[start]

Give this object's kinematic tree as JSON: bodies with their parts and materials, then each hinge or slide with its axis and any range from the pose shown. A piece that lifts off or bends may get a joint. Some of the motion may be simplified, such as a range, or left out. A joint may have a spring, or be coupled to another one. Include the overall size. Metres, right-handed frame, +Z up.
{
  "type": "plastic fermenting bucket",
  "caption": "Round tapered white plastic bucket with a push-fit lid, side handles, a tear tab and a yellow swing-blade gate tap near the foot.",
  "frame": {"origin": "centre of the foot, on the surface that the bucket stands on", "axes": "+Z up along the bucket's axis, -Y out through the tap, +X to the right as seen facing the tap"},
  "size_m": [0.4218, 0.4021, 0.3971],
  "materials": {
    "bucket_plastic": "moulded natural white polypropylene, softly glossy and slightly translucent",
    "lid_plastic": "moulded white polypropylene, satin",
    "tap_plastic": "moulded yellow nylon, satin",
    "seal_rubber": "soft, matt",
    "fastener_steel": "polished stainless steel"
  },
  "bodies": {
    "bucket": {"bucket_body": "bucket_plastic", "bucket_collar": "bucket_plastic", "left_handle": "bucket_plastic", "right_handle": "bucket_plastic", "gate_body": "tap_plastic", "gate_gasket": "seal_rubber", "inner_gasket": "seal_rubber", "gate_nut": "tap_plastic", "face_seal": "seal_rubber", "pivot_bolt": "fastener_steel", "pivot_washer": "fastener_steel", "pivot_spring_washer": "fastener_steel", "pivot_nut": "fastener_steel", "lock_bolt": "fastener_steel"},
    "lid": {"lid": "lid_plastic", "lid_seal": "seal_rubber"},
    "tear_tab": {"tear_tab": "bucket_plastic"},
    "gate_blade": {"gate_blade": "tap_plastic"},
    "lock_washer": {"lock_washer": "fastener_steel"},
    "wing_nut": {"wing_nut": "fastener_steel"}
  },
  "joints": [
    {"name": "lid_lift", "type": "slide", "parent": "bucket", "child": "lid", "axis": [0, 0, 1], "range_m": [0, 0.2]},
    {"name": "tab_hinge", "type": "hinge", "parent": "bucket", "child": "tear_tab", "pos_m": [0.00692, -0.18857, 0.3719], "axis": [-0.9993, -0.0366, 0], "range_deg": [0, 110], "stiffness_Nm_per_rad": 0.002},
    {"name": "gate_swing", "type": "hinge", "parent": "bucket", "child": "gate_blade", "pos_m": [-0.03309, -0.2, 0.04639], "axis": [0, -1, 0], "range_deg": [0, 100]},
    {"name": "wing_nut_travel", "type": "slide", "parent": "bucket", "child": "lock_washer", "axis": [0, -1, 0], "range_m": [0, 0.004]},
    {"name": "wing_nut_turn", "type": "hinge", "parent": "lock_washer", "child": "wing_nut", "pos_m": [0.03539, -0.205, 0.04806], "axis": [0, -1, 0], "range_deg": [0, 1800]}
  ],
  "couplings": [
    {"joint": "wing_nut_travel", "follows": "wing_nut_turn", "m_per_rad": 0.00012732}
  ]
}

[end]
[start]

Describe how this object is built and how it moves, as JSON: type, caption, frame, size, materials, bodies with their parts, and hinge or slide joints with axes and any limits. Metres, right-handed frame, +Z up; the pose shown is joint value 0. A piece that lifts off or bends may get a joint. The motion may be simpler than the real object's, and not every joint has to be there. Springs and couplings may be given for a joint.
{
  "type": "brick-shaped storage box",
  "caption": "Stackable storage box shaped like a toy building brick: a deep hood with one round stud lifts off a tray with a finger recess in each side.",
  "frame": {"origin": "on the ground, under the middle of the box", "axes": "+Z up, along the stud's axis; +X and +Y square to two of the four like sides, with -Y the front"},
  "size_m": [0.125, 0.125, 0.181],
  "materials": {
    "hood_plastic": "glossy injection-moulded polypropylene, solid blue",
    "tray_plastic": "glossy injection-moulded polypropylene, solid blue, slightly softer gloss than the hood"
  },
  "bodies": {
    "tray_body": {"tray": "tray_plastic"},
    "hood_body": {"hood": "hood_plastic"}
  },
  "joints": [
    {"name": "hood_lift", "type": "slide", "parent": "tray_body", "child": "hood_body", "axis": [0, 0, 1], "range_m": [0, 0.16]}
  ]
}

[end]

- [DESCRIPTION OF THE TASK]
Look for lines containing the string "each" and copy them all.

- [COMPLETED TASK]
Give this object's kinematic tree as JSON: bodies with their parts and materials, then each hinge or slide with its axis and any range from the pose shown. A piece that lifts off or bends may get a joint. Some of the motion may be simplified, such as a range, or left out. A joint may have a spring, or be coupled to another one. Include the overall size. Metres, right-handed frame, +Z up.
  "caption": "Stackable storage box shaped like a toy building brick: a deep hood with one round stud lifts off a tray with a finger recess in each side.",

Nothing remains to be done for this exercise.